Previous Thread
Next Thread
Print Thread
Page 5 of 11 1 2 3 4 5 6 7 10 11
Joined: Dec 2007
Posts: 9,762
M
Member
OP Offline
Member
M
Joined: Dec 2007
Posts: 9,762
This has been a strange day. H took S13 to a movie after we got home from church today. I wasn't feeling very well on the way home from church (nausea) but thought it would pass. I sat outside waiting for H to arrive to take our son. I hadn't seen him in 3 weeks (talked on the phone and texts only)and I just felt a need to get a visual. He arrived and our son came out to get in his car. I waved at him but didn't walk over to the car. He got out of the car and stood by the open door telling me he would pick up our son's meds after the movie and asked me if I needed anything from the store. I told him I didn't need anything and he asked if I was sure because he didn't mind. I again told him that I didn't need anything.

Shortly after that is when I got really sick. I haven't been able to even hold down water since then. Nasty! I decided I had to swallow my pride and ask him to pick up some 7-up and chicken broth while he was at the store. I needed it and knew I couldn't go get it myself. He didn't respond to the text so I had no idea if he was going to do it.

S13 came home and came in my room to tell me he had my 7-up and broth and did I want him to fix me a glass. I sent H a text saying thank you. He responded with "No Prob chica". He hasn't used that term since he left. It warmed my heart. Within a couple of minutes the doorbell rang and it was Pizza Hut delivering two pizza. My son told me that they had stopped by Pizza Hut and his dad had gone inside and ordered pizza to be delivered here and paid for it already. I sent H another message telling him thanks for the pizza and that I wish I weren't sick so I could enjoy it with my son and mom. He sent back "are you sick? I thought so with the 7-up". The only time I ever drink 7-up is when I'm sick to my stomach. I told him yes and I was sorry to have to ask but I knew I couldn't go get it on my own right now. He told me he didn't mind and I told him I knew he didn't but I also knew I was not supposed to ask him for anything unless it had to do with our son. He said well if you're sick and can do something with or for him then I don't mind helping.

That's when I think I blew it. I told him "thank you. hope you're doing ok. I miss you." Uh oh....I miss you. That was probably a BIG mistake wasn't it? I do miss him horribly but I don't want him to feel any pressure. I think it was the illness getting to me and making me really weak and just wanting him here to hold me.

I miss hugs the most. The rest of the physical contact is wonderful, don't get me wrong, but the comfort of his hugs is the hardest thing to do without.

I guess I just need to pull back again and not have any contact with him for a few days. Maybe that will clear my head. We'll see.

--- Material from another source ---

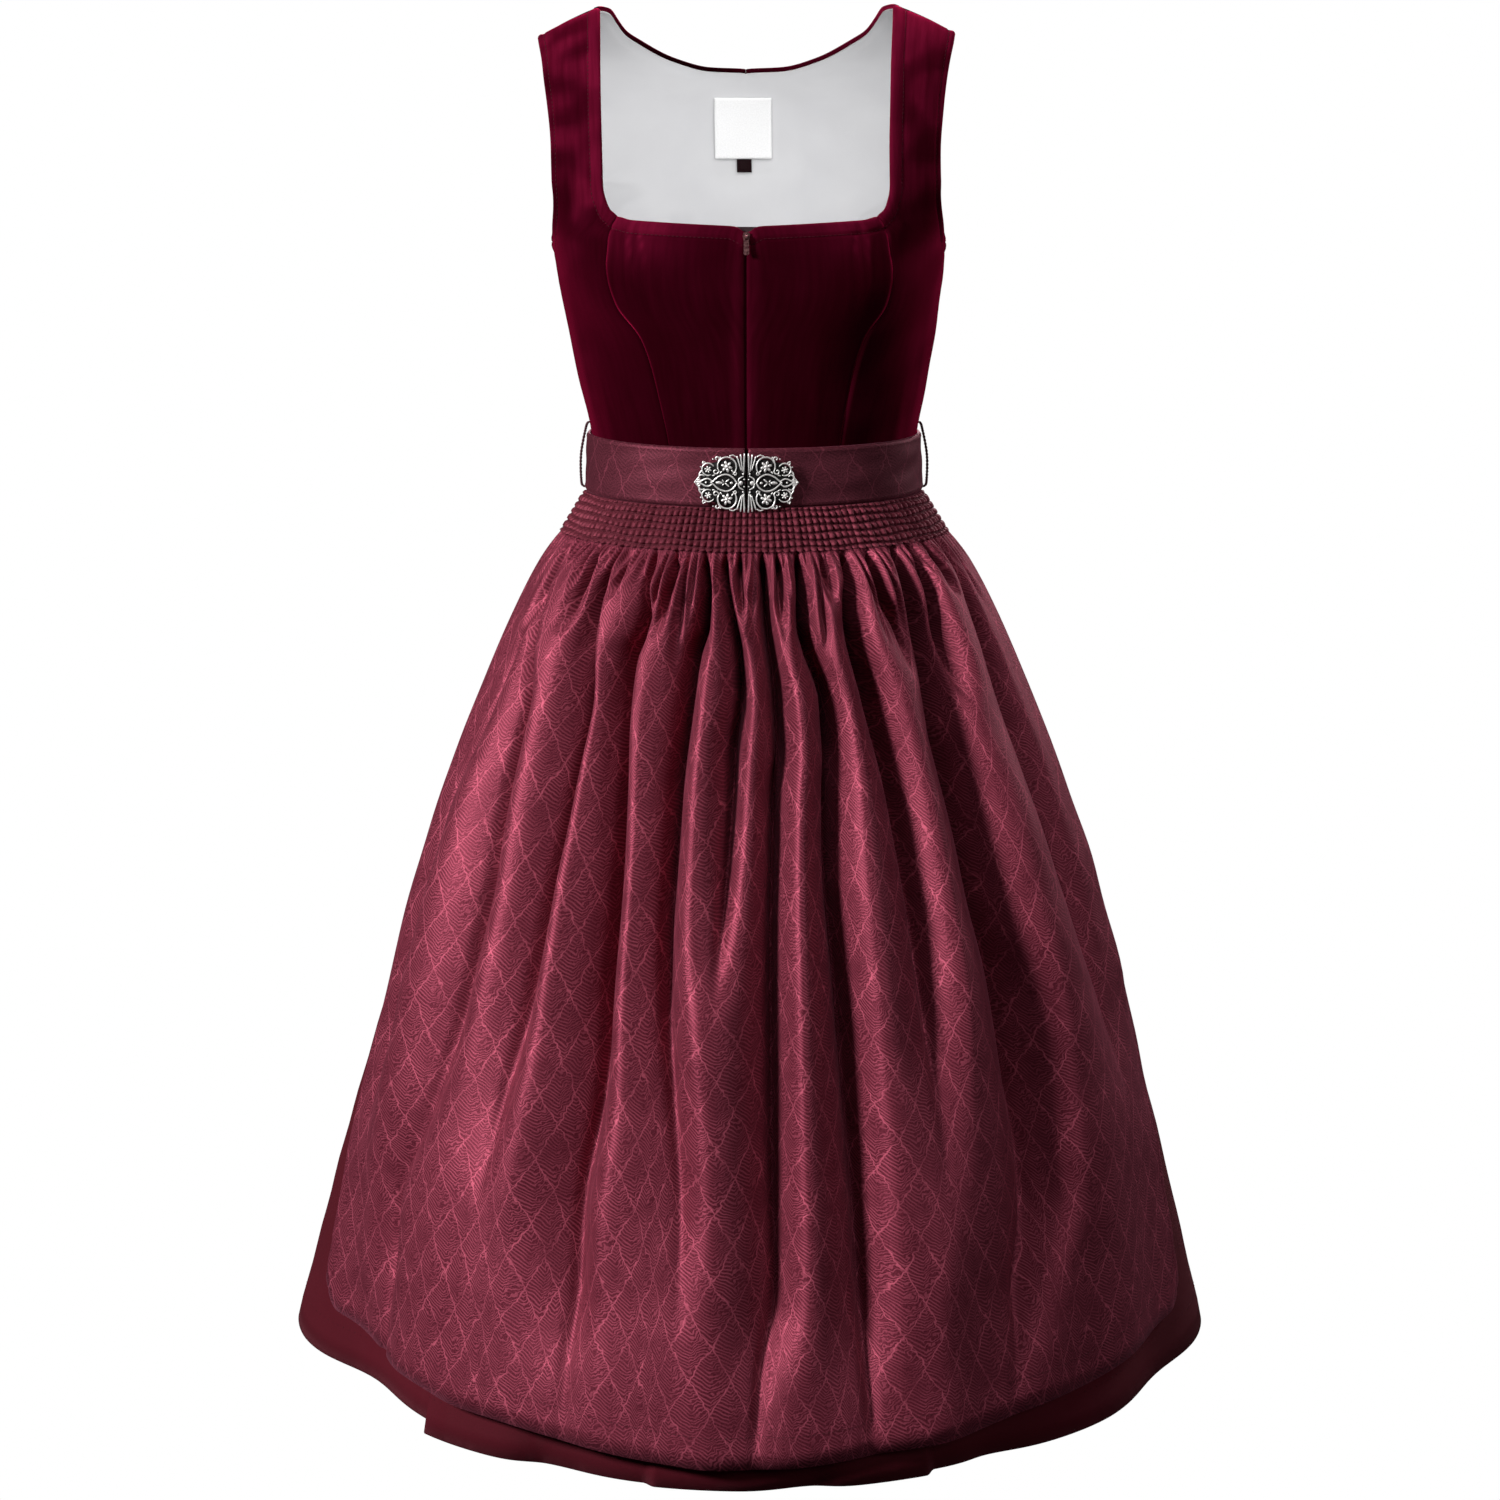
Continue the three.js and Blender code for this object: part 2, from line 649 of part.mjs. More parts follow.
add('apron_panel', wall([grid(apronColumns, apronDrops.length - 1, (column, row) => {
  const share = 2 * column / apronColumns - 1;
  const drop = apronDrops[row] - (row === apronDrops.length - 1 ? apronHemLift(share) : 0);
  const azimuth = share * read(apronEdge, 'azimuth', drop);
  const gather = read(gatherDepth, 'apron', drop) * (column % 2);
  return apronPair(azimuth, drop, apronRise(azimuth, drop) + gather);
})]), jacquard);

// Belt: one band that goes once round the waist, and its two ends stay apart under the clasp.
const beltColumns = 56;
const beltGap = 0.6;
add('belt', wall([grid(beltColumns, 1, (column, row) => {
  const height = [beltTop, beltBottom][row];
  const level = section(beltSections, height);
  const closure = Math.asin((closureX - level.sway) / level.halfWidth) / DEGREE;
  const azimuth = closure + THREE.MathUtils.lerp(beltGap, 360 - beltGap, column / beltColumns);
  return {
    outer: planPoint(level, azimuth, 0, height),
    inner: planPoint(level, azimuth, -beltThickness, height),
  };
})]), jacquard);

// Clasp: two pierced plates with a scalloped rim, each with a flower boss and two corner rosettes.
// They are drawn flat, reach is away from the closure and rise is up, and then laid on the belt.
const claspHalf = {
  reach: 36.4, halfHeight: 20.6, power: 2.5, scallop: 1, scallops: 6.5, thickness: 1.8,
  centreHeight: 11.5, clear: 3, gap: 0.3, rimPoints: 44,
};
const claspOpenings = table(
  ['reach', 'rise', 'halfReach', 'halfRise'],
  [
    [5, 0, 1.6, 2.7],
    [20.6, 0, 1.7, 2.5],
    [12.8, 6.7, 3.4, 1.5],
    [12.8, -6.7, 3.4, 1.5],
    [4.6, 8.4, 1.7, 2.2],
    [4.6, -8.4, 1.7, 2.2],
    [12.4, 13.2, 2.7, 1.8],
    [12.4, -13.2, 2.7, 1.8],
    [27, 4.4, 2.1, 2.1],
    [27, -4.4, 2.1, 2.1],
    [32.4, 0, 1.6, 2],
  ],
);
const claspBosses = table(
  ['reach', 'rise', 'radius', 'height'],
  [[12.8, 0, 4, 2.6], [21.4, 11.4, 3.6, 2], [21.4, -11.4, 3.6, 2]],
);

function claspShape() {
  const rim = [new THREE.Vector2(claspHalf.gap / 2, claspHalf.halfHeight)];
  for (let index = 1; index < claspHalf.rimPoints; index += 1) {
    const turn = Math.PI * (0.5 - index / claspHalf.rimPoints);
    const wave = claspHalf.scallop * Math.abs(Math.cos(turn * claspHalf.scallops));
    const forward = Math.cos(turn);
    const up = Math.sin(turn);
    rim.push(new THREE.Vector2(
      claspHalf.gap / 2 + (claspHalf.reach + wave) * forward ** (2 / claspHalf.power),
      (claspHalf.halfHeight + wave) * Math.sign(up) * Math.abs(up) ** (2 / claspHalf.power),
    ));
  }
  rim.push(new THREE.Vector2(claspHalf.gap / 2, -claspHalf.halfHeight));
  const shape = new THREE.Shape(rim.reverse());
  for (const opening of claspOpenings) {
    const hole = new THREE.Path();
    hole.absellipse(opening.reach, opening.rise, opening.halfReach, opening.halfRise, 0, 2 * Math.PI, false);
    shape.holes.push(new THREE.Path(hole.getPoints(8).slice(0, 8)));
  }
  return shape;
}

// A boss is a low dome with a dimple in its middle, and starts inside the plate.
const bossProfile = table(['radius', 'height'], [[1, 0.3], [0.6, 0.75], [0, 0.55]]);

function bossGeometry({ reach, rise, radius, height }) {
  const sunk = 0.8;
  const profile = [
    new THREE.Vector2(0, 0),
    new THREE.Vector2(radius, 0),
    ...bossProfile.map((ring) => new THREE.Vector2(radius * ring.radius, sunk + height * ring.height)),
  ];
  const dome = new THREE.LatheGeometry(profile, 10);
  dome.rotateX(Math.PI / 2);
  return dome.translate(reach, rise, claspHalf.thickness - sunk);
}

function beltFace(x, height) {
  const level = section(beltSections, height);
  const share = (x - level.sway) / level.halfWidth;
  return -level.front * Math.sqrt(1 - share * share);
}

function layOnBelt(geometry, side) {
  const position = geometry.attributes.position;
  for (let index = 0; index < position.count; index += 1) {
    const x = closureX + side * position.getX(index);
    const height = claspHalf.centreHeight + position.getY(index);
    const seat = beltFace(x, THREE.MathUtils.clamp(height, beltBottom, beltTop));
    position.setXYZ(index, x, seat - claspHalf.clear - position.getZ(index), height);
  }
  const points = [];
  const faces = [];
  for (let index = 0; index < position.count; index += 1) {
    points.push(new THREE.Vector3().fromBufferAttribute(position, index));
  }
  const corners = Array.from(geometry.index.array);
  for (let index = 0; index < corners.length; index += 3) faces.push(corners.slice(index, index + 3));
  return closedGeometry(points, faces);
}

for (const [name, side] of sides) {
  const plate = new THREE.ExtrudeGeometry(claspShape(), { depth: claspHalf.thickness, bevelEnabled: false });
  add(`clasp_${name}`, layOnBelt(joined([plate, ...claspBosses.map(bossGeometry)]), side), oldSilver);
}

// Thread loops at the side seams stand a little off the belt that they hold.
const loop = {
  radius: 0.6, top: 43, bottom: beltBottom + 1, standOff: 3.4, bow: 0.6, slack: 0.4, bend: 4, steps: 16,
  sides: 6,
};

function loopGeometry(side) {
  const seat = (height, off) => {
    const level = height > beltTop ? section(bodiceSections, height) : section(beltSections, height);
    return new THREE.Vector3(level.sway + side * (level.halfWidth + off), 0, height);
  };
  const route = new THREE.CatmullRomCurve3([
    seat(loop.top, loop.radius + seamGap),
    seat(loop.top - loop.bend, loop.standOff),
    seat((loop.top + loop.bottom) / 2, loop.standOff + loop.bow),
    seat(loop.bottom + loop.bend, loop.standOff - loop.slack),
    seat(loop.bottom, loop.radius + seamGap),
  ]);
  const ring = new THREE.Shape();
  ring.absarc(0, 0, loop.radius, 0, 2 * Math.PI, false);
  const outline = new THREE.Shape(ring.getPoints(loop.sides).slice(0, loop.sides));
  return new THREE.ExtrudeGeometry(outline, { extrudePath: route, steps: loop.steps });
}

for (const [name, side] of sides) add(`loop_${name}`, loopGeometry(side), threadCord);

dirndl.position.z = -shoulderHold;

export default dirndl;
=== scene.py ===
import math

import bpy
import numpy as np
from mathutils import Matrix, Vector


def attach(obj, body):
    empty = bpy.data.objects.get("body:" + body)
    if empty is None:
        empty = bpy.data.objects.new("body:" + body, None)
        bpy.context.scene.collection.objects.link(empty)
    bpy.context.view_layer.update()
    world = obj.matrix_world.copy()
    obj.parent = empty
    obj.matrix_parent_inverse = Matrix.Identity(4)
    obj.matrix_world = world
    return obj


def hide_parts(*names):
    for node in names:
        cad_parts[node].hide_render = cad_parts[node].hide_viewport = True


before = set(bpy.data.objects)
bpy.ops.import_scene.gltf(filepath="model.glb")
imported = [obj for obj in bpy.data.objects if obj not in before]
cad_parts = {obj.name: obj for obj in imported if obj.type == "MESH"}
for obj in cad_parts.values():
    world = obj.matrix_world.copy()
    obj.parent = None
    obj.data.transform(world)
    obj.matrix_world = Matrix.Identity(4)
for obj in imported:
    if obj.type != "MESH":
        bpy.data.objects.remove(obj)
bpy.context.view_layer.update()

# Studio: the photograph's view from a little above, an even white ground under the dress, a big soft
# light from the left front, weak ones that open up the right side and the back, and one for the lining.
CAMERA_DISTANCE = 2.619
CAMERA_HEIGHT = 0.044
CAMERA_PITCH = 12.78
FOCAL_LENGTH = 83.57
GROUND_HEIGHT = -1.43
GROUND_SIZE = 60.0
AMBIENT = 0.03

scene = bpy.context.scene
scene.view_settings.view_transform = "Standard"
scene.render.film_transparent = False

eye = bpy.data.cameras.new("photograph")
eye.sensor_width = 36.0
eye.lens = FOCAL_LENGTH
camera = bpy.data.objects.new("photograph", eye)
camera.location = (0, -CAMERA_DISTANCE, CAMERA_HEIGHT)
camera.rotation_euler = (math.radians(90 - CAMERA_PITCH), 0, 0)
scene.collection.objects.link(camera)
scene.camera = camera

studio = bpy.data.worlds.new("studio")
studio.use_nodes = True
scene.world = studio
air = studio.node_tree
air.nodes.clear()
world_output = air.nodes.new("ShaderNodeOutputWorld")
seen = air.nodes.new("ShaderNodeBackground")
lighting = air.nodes.new("ShaderNodeBackground")
lighting.inputs["Strength"].default_value = AMBIENT
ray = air.nodes.new("ShaderNodeLightPath")
either = air.nodes.new("ShaderNodeMixShader")
seen.inputs["Color"].default_value = (1, 1, 1, 1)
air.links.new(ray.outputs["Is Camera Ray"], either.inputs[0])
air.links.new(lighting.outputs[0], either.inputs[1])
air.links.new(seen.outputs[0], either.inputs[2])
air.links.new(either.outputs[0], world_output.inputs[0])

ground_mesh = bpy.data.meshes.new("ground")
half = GROUND_SIZE / 2
ground_mesh.from_pydata(
    [(-half, -half, GROUND_HEIGHT), (half, -half, GROUND_HEIGHT),
     (half, half, GROUND_HEIGHT), (-half, half, GROUND_HEIGHT)],
    [], [(0, 1, 2, 3)])
ground = bpy.data.objects.new("ground", ground_mesh)
scene.collection.objects.link(ground)
paper = bpy.data.materials.new("white backlit ground")
paper.use_nodes = True
backlit = paper.node_tree.nodes["Principled BSDF"]
backlit.inputs["Base Color"].default_value = (0, 0, 0, 1)
backlit.inputs["Specular IOR Level"].default_value = 0
backlit.inputs["Emission Color"].default_value = (1, 1, 1, 1)
backlit.inputs["Emission Strength"].default_value = 1.0
ground_mesh.materials.append(paper)
ground.visible_diffuse = False
ground.visible_glossy = False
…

Going back to sleep now. This is really kicking my butt!


T19 M15 S19 XH47 M43
bomb12/4/07
PA5/07
S12/26/07
D final 11/17/08
Back together with no defined R 05/2010
confused....to say the least!!!

Joined: Dec 2007
Posts: 9,762
M
Member
OP Offline
Member
M
Joined: Dec 2007
Posts: 9,762
Ok, I'm dwelling on this and I know I shouldn't. I know I can't second guess what H is doing or his reactions to things but I'm really thinking that telling him I miss him was a HUGE mistake. I didn't mean it in a pushy way, I was being honest and sincere but he probably took it as me being needy, huh?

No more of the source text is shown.